PL

Winning them over for good

The struggle for loyal customers     is hotting up between shopping centre owners. Yet another weapon has emerged – a card for regular customers that can be used throughout the entire centre

Getting someone to visit a shopping centre once is no real problem, but to get a customer to shop regularly is an entirely different proposition.
As Robert Szczepankowski, president of the board of T4B explains: “Over the past few years Poles have begun to appreciate and value shopping centres as the best places to purchase goods. We also like the different promotional campaigns and discounts on offer. But no one really likes carrying several dozen payment cards in his wallet. They are simply inconvenient.”

Keep customers together
There is a simple solution – one card that can be used in several retail outlets in the same centre. The plastic card offers price reductions and its owner collects points which translate into a substantial bonus. But this kind of loyalty system has not been taken up so enthusiatically, at least until now. Several managers shrugged in resignation when we asked them about this scheme. But others have decided to take the risk. Anna Bator, marketing manager of Cefic, which manages the Wola Park centre on behalf of Simon Property/Ivanhoe Cambridge, says: “We shall start up the loyal customer card system again, in mid-November, entitling purchases to be made at reduced prices in specific outlets.

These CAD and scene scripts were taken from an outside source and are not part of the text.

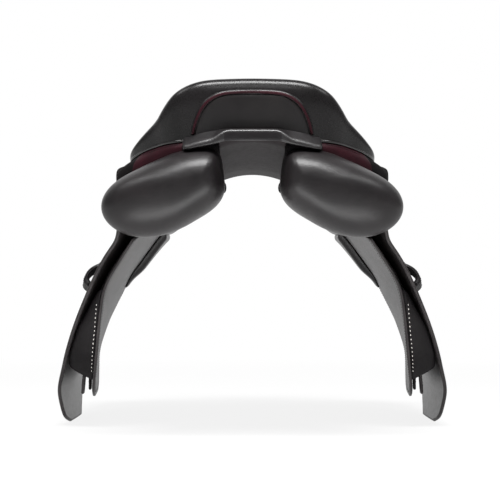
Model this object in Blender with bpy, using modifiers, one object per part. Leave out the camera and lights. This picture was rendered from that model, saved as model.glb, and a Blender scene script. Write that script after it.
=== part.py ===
# Jumping saddle with double flaps: black leather over a tree, dark red trim, foam panels.
# Metres. +Y points to the horse's head, +Z up, +X to the horse's right.
# The origin lies midway between the rear of the panels and the front of the flaps,
# on the centre plane, level with the lowest edge of the flaps.
import math

import bmesh
import bpy
import numpy as np
from mathutils import Matrix, Vector
from mathutils.bvhtree import BVHTree

# Overall sizes. The outlines below are drawn at these sizes and follow them.
SADDLE_LENGTH = 0.530
SADDLE_WIDTH = 0.530
SADDLE_HEIGHT = 0.450
DRAWN_LENGTH, DRAWN_WIDTH, DRAWN_HEIGHT = 0.530, 0.530, 0.450

# Walls and depths of the layers
COVER_WALL = 0.0026
FOAM_DEPTH = 0.0120
WEB_WALL = 0.0015
LINING_WALL = 0.0018
TREE_WALL = 0.0060
ARCH_WALL = 0.0040
INSET_WALL = 0.0012
FLAP_WALL = 0.0050
SWEAT_WALL = 0.0040
SKIRT_WALL = 0.0040
GUARD_WALL = 0.0025
GIRTH_WEB_WALL = 0.0014
STRAP_WALL = 0.0040
BAND_WALL = 0.0030

# Widths and radii
STRAP_WIDTH = 0.025
STRAP_SPACING = 0.075
KEEPER_WIDTH = 0.014
KEEPER_WALL = 0.0046
KEEPER_RISE = 0.0074
PIPING_RADIUS = 0.0016
WELT_RADIUS = 0.0015
DEE_WIRE = 0.0016
DEE_WIDTH = 0.024
NAIL_RADIUS = 0.0065
BAR_LENGTH = 0.092
BAR_HEIGHT = 0.013
BAR_WALL = 0.0042
BAR_PLATE_WALL = 0.0022
BAR_SLOT = 0.0078
BAR_STAND = 0.0022
CATCH_LENGTH = 0.034
CATCH_WALL = 0.0026
CATCH_PIN_RADIUS = 0.0022

GAP = 0.0003            # between pieces that touch
SOFT_GAP = 0.0008       # where two curved leather layers lie on each other
PIN_CLEARANCE = 0.00025

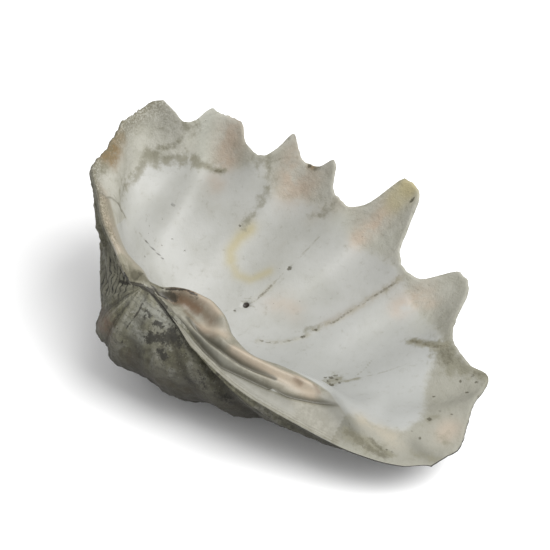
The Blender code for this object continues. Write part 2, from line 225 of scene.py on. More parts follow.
# Marks on the inner face: half width, strength and route in X and Y from the beak.
INNER_MARKS = {
    "stain": (
        (9, 1.0, (-121, 210), (-116, 213), (-108, 211)),
        (6, 0.9, (-118, 200), (-117, 188), (-116, 178)),
        (5, 0.6, (-116, 174), (-116, 150), (-109, 132)),
        (6, 0.9, (-101, 214), (-87, 225), (-78, 234)), (5, 0.9, (-72, 243), (-64, 255), (-53, 260)),
        (3.5, 1.0, (-53, 260), (-42, 262), (-32, 264)),
        (5, 0.6, (-115, 222), (-107, 227), (-100, 232), (-94, 242)),
        (11, 0.7, (-99, 248), (-93, 254)), (6, 0.6, (4, 276), (16, 286), (22, 281)),
        (6, 0.7, (29, 278), (30, 262), (29, 240)), (5, 0.6, (98, 279), (110, 282), (115, 288)),
        (12, 1.3, (-6, 8), (-22, 10)), (10, 0.9, (-28, 12), (-44, 20)),
        (9, 1.0, (-4, 14), (14, 16)), (6, 1.0, (297, 195), (313, 190), (340, 189)),
        (12, 1.1, (336, 186), (346, 180), (358, 172)), (8, 1.0, (370, 174), (386, 176), (403, 178)),
        (7, 0.7, (371, 78), (375, 84)), (8, 0.7, (380, 20), (405, 30)),
        (10, 0.9, (322, -4), (352, 2)), (9, 0.8, (300, -14), (330, -12)),
        (7, 0.6, (-146, 98), (-141, 130)), (10, 0.5, (404, 61), (400, 66)),
        (6, 0.6, (176, 168), (188, 178)), (5, 0.5, (240, 254), (232, 243)),
        (8, 1.0, (242, 96), (247, 110)), (4, 0.6, (252, 104), (268, 117)),
    ),
    "dirt": (
        (9, 1.2, (-20, 10), (-14, 13), (-3, 12)), (7, 0.9, (-36, 12), (-20, 8)),
        (6, 1.0, (-3, 12), (12, 12)), (8, 0.9, (302, -10), (325, -10), (351, -6)),
        (6, 0.8, (328, 5), (345, 0)), (8, 0.7, (340, 184), (352, 176)),
        (4, 0.8, (299, 195), (330, 187)), (5, 0.6, (386, 176), (404, 178)),
        (4, 0.7, (346, -4), (328, -10)), (3, 0.8, (66, 318), (70, 319)),
    ),
    "pink": (
        (14, 1.0, (-52, 296), (-46, 284), (-36, 274)), (12, 0.55, (-38, 254), (-30, 250)),
        (16, 0.9, (40, 305), (50, 299), (68, 301)), (11, 1.0, (174, 318), (171, 306), (163, 291)),
        (12, 0.9, (277, 260), (269, 247), (259, 233)), (10, 0.7, (290, 256), (280, 258)),
        (13, 0.5, (118, 180), (131, 192), (149, 187)), (13, 0.7, (398, 78), (396, 70)),
        (12, 0.5, (-90, 52), (-60, 31)), (10, 0.4, (-124, 96), (-112, 70)),
    ),
    "cream": (
        (13, 0.8, (306, 25), (325, 27), (350, 26)), (11, 0.8, (-68, 34), (-47, 24), (-30, 14)),
        (14, 0.8, (-86, 46), (-104, 60)), (10, 0.5, (100, 281), (140, 300)),
    ),
    "white": (
        (15, 1.0, (-84, 276), (-78, 268), (-68, 262)), (12, 0.5, (290, 232), (300, 214)),
        (12, 0.5, (200, 292), (184, 300)), (9, 0.6, (126, 282), (150, 290)),
    ),
    "yellow": (
        (12, 1.0, (177, 343), (188, 343)), (9, 0.7, (172, 333), (184, 332)),
        (8, 0.9, (38, 243), (32, 228), (32, 211), (40, 203)),
        (6, 0.7, (40, 203), (58, 193), (76, 195), (90, 212)),
    ),
    "ochre": (
        (12, 1.4, (-153, 142), (-151, 162)), (9, 1.2, (-146, 160), (-142, 146)),
        (8, 0.9, (-156, 174), (-153, 180)), (2.5, 1.0, (57, 319), (66, 319)),
        (6, 0.35, (240, 254), (215, 216), (191, 182)),
    ),
    # The brown marks are stains on the swelling, partly painted shade on the face below its crest.
    "brown": (
        (4, 1.0, (28, 20), (42, 23), (54, 25)), (7, 1.2, (34, 13), (54, 15), (70, 15)),
        (5, 0.7, (76, 15), (92, 10)), (3, 0.8, (214, 2), (222, 2)), (2.5, 0.7, (236, 10), (246, 8)),
        (4, 0.5, (60, 4), (84, -4), (104, -7)),
    ),
    "beige": (
        (8, 1.0, (136, -10), (166, -8), (188, -6), (211, -2), (240, 2)),
        (9, 0.8, (88, -1), (112, 2)), (6, 0.9, (50, 27), (76, 26), (92, 20)),
        (4, 1.0, (213, 6), (232, 7)),
    ),
    "pale_grey": (
        (6, 0.9, (130, -33), (160, -38), (193, -40), (230, -30)), (5, 0.8, (60, -16), (110, -29)),
    ),
    "dark_grey": (
        (15, 1.1, (264, 6), (289, -2), (301, -7)), (10, 0.6, (374, 35), (397, 25), (408, 30)),
        (6, 0.75, (84, -22), (113, -27), (136, -30), (160, -32), (190, -30), (220, -24)),
    ),
    # The pit marks are a painted shadow under the hinge ledge by the beak.
    "pit": (
        (6, 1.2, (16, 10), (38, 13)), (3.5, 1.1, (4, 1), (20, 6)), (3, 0.8, (26, 21), (44, 23)),
        (2.5, 0.6, (54, 21), (62, 22)),
    ),
}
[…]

Such loyalty cards are no novelty in Wola Park, making their appearance for our centre’s first birthday in September 2003.” However, after credit cards for customers were introduced in the summer of 2005 in partnership with MultiBank, the previous loyalty programme was suspended. The manager now wants to see it reactivated. A similar system has been in operation in Warsaw’s Blue City since this September, after preparations to introduce it began in the spring. Krzysztof Sajnóg, Blue City’s marketing manager, puts it this way: “When introducing the loyalty card, we wanted to create a kind of community among tenants which would in turn generate a synergy among the retailers in the centre. Today, competition is being waged among shopping centres and not individual outlets. The card also gives tenants the opportunity to reach customers with a more direct form of advertising – people whom we know well since they actually spend money in Blue City. We know who they are, where their interests lie and what they use their finance for. And we also show respect for such customers, offering them not only reduced prices but also special prizes.” Discussions and negotiations with tenants were long and difficult, but ultimately proved to be worthwhile.

A bit of technology
More than 7,000 Blue City customers and around 4,500 in Wola Park carry pieces of plastic with unique numbers in their wallets. In the case of Wola Park, to qualify to hold one of these involves purchasing goods for a certain sum, while all you have to do in Blue City is fill in a questionnaire. The blue-coloured form gives the manager the information he needs, not only of a customer’s personal data (address, marital status, number of children etc.) but also of their interests, for example, and the frequency of their visits to the centre. Wola Park collects similar data. When the card has been issued, the shop assistant enters the number of the card and the sum for which the sales chit was issued for each transaction in selected retail outlets, with this information next being entered onto a database which forms the basis for a sales report.

Investment required
According to Robert Szczepankowski of T4B: “The idea to create an extensive loyalty system which would gather data about customer preferences was born in 2003, but the market was not yet ready for such a step. We are presently working to establish a real loyal customer card using Verifon payment terminals and devices of our own design.  These devices – known as ‘black boxes’ – are a kind of foretaste of such cards. They allow sales assistants to monitor transactions registered by each cash desk, independent of type. The special software used allows reports on payments to all cash desks in the whole centre to be created and updated and analyses made at any moment.”
The system is currently being implemented in the Manufaktura centre in Łódź, which includes all 430 cash desks (around 90 different types). At this moment, the Apsys system can monitor data originating in around 300 cash desks. The T4B president is negotiating with tenants to convince them to expand the system and gradually introduce a customer loyalty card programme.           
Robert Szczepankowski points out that: “Many chains have their own loyalty systems based, for instance, on a system of price reductions. But smaller tenants often have lower profit margins and approach any suggestion to reduce them further with horror. But one must also be aware of any increase in profits it may generate.”
The T4B boss is of the opinion that the conclusions reached after analysis of collected data are useful in property management; for instance, should children’s products be usually sold between 10 and 12 am, but between 6 and 9 pm these shops are void of customers, this may cause thought to be given to whether such outlets could promote sales of these goods in the evening.  

Green light for tenants
In Blue City, 94 retailers out of around 200 have been won over to the concept of a single common card. Roman Skowroński, Cefic portfolio director, remarks that: “In my view, introducing a card is unjustified should less then 50 pct of the tenants consent. In Wola Park, around 65 outlets have signed up to the scheme.” He adds that his company is working on a system in other shopping centres it manages, including Warszawa Wileńska, Arkadia and Bemowo in Warsaw, Zakopianka in Kraków, Dąbrówka in Katowice, Arena in Gliwice, Borek in Wrocław, Turzyn in Szczecin and Morena in Gdańsk.